- [Work to do] Copy the data precisely, keeping every character.

- [Dataset content]

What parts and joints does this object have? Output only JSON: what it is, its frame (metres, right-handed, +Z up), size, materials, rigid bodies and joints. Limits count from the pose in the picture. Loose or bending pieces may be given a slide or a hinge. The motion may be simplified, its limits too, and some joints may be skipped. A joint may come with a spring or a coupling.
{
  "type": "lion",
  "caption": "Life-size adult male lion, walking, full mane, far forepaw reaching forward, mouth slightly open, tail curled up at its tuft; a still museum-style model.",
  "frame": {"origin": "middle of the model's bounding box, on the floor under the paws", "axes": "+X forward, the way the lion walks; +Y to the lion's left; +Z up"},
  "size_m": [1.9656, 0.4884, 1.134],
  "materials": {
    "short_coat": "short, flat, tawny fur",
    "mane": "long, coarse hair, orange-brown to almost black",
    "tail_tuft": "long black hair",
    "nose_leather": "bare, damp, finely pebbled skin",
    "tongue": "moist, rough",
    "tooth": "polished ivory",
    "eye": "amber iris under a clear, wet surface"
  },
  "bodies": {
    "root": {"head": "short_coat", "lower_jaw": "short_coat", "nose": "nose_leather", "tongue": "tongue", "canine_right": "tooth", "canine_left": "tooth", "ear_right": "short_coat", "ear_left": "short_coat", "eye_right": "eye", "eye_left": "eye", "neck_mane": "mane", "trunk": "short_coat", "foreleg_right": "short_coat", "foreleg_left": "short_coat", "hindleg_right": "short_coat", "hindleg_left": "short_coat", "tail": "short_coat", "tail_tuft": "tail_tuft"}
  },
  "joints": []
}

- [Reply]
What parts and joints does this object have? Output only JSON: what it is, its frame (metres, right-handed, +Z up), size, materials, rigid bodies and joints. Limits count from the pose in the picture. Loose or bending pieces may be given a slide or a hinge. The motion may be simplified, its limits too, and some joints may be skipped. A joint may come with a spring or a coupling.
{
  "type": "lion",
  "caption": "Life-size adult male lion, walking, full mane, far forepaw reaching forward, mouth slightly open, tail curled up at its tuft; a still museum-style model.",
  "frame": {"origin": "middle of the model's bounding box, on the floor under the paws", "axes": "+X forward, the way the lion walks; +Y to the lion's left; +Z up"},
  "size_m": [1.9656, 0.4884, 1.134],
  "materials": {
    "short_coat": "short, flat, tawny fur",
    "mane": "long, coarse hair, orange-brown to almost black",
    "tail_tuft": "long black hair",
    "nose_leather": "bare, damp, finely pebbled skin",
    "tongue": "moist, rough",
    "tooth": "polished ivory",
    "eye": "amber iris under a clear, wet surface"
  },
  "bodies": {
    "root": {"head": "short_coat", "lower_jaw": "short_coat", "nose": "nose_leather", "tongue": "tongue", "canine_right": "tooth", "canine_left": "tooth", "ear_right": "short_coat", "ear_left": "short_coat", "eye_right": "eye", "eye_left": "eye", "neck_mane": "mane", "trunk": "short_coat", "foreleg_right": "short_coat", "foreleg_left": "short_coat", "hindleg_right": "short_coat", "hindleg_left": "short_coat", "tail": "short_coat", "tail_tuft": "tail_tuft"}
  },
  "joints": []
}